A variety of metrics and information sources contribute to performance monitoring, including what follows:
- Resource availability. Are the cloud services or instances that you deployed up and running? If a VM unexpectedly shuts down or a database no longer responds to requests, these could indicate a looming cloud application performance problem.
- Response time. How long does it take cloud resources to respond to requests? Slow responses could be because the resources themselves lack the compute power or memory to respond quickly, or a lack of network bandwidth could be the root problem.
- Application errors. How many errors do your cloud applications produce? And what is the source of those errors? Your ability to track this information will vary depending on which types of applications you run and how those apps log errors. A serverless function produces relatively little log data, for example, while a conventional web app running in a VM will produce much more log data. Operating system logs are also an important source of error information, if the cloud service you use provides access to them.
- Traffic levels. How many users are accessing your cloud services or applications at a given time, and how do traffic patterns vary over time? If there is a sudden spike in traffic, are you prepared to scale up your cloud resource allocations to meet it?
To track and optimize cloud computing costs, look for unused or unattached resources. VM instances, cloud databases and other resources that are running but are not being actively used are a common source of cost inefficiency in the cloud. Identify and shut down these resources. Teams can also consider migrating workloads to different types of architectures -- such as serverless, which requires companies to pay only when the service is in active use.

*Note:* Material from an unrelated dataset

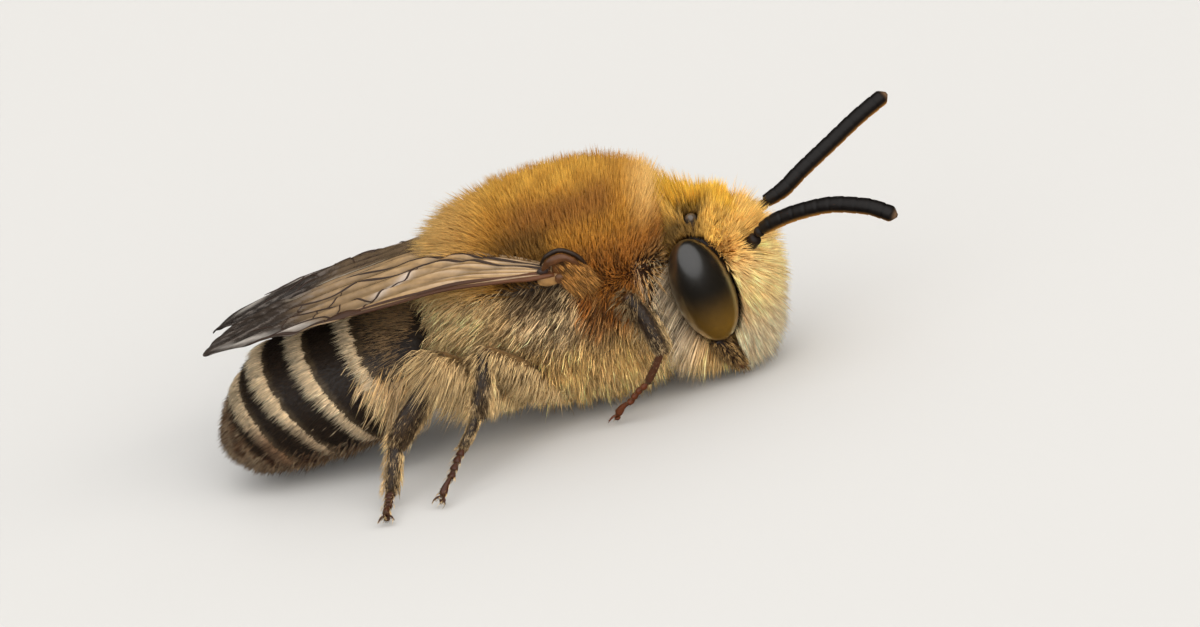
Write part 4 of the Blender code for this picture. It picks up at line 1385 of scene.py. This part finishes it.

Another area to focus on is virtual service instance optimization. Most cloud providers let users select from dozens of VM instance types. When you're able to identify which one is most cost-efficient for a given workload, you will be less likely to overspend. Also, users should strive to take advantage of discounted instance offerings, such as reserved instances, when available.
Security, of course, is a crucial consideration in cloud application monitoring. The types of information that teams collect to support cloud security will vary widely depending on the workloads they deploy and the threats they face. In general, though, most cloud security monitoring strategies will include a focus on these areas:
- Identity and access management. IAM policies must be configured properly to prevent undesired access to cloud resources and services. If you use them, containers will need to be configured in ways that maximize isolation between them and the host. For example, be sure to prevent containers from running as root.
- Vulnerability detection. Is code that is deployed in the cloud -- whether on a VM, container, serverless function or something else -- being properly scanned for known malware signatures?
- Runtime anomaly detection. Applications and services running in the cloud should be monitored for unusual behavior that could signal a breach or attempted breach.
- DDoS. DDoS attacks, which overwhelm cloud applications by flooding them with requests, are a threat to both cloud security and performance. IT teams should use cloud providers' tools -- such as AWS Shield -- to mitigate DDoS attacks, while also monitoring for network traffic patterns that indicate that such an attack is being attempted.
Tools for cloud application monitoring
Between native monitoring tools that are offered by cloud providers, such as Azure Monitor and AWS CloudWatch, and third-party monitoring products, there is no shortage of options for building a cloud monitoring tool set.
Most organizations will use the native tools of their cloud provider, or providers, as the foundation for performing all types of cloud monitoring. In many cases, however, native tools are not enough. It's wise to add a third-party monitoring platform that can take the data collected by tools such as CloudWatch and help teams to analyze and visualize it more effectively. Many of these third-party tools include an application performance monitoring (APM) platform. Some have a security information and event management (SIEM) platform that can analyze data from the cloud for security events.
Effective cloud application monitoring is a complex endeavor that requires you to take it on from multiple angles. The entire IT team will need to contribute, deploying a variety of tools and strategies to collect metrics that provide a holistic overview of cloud application performance, cost-efficiency and security.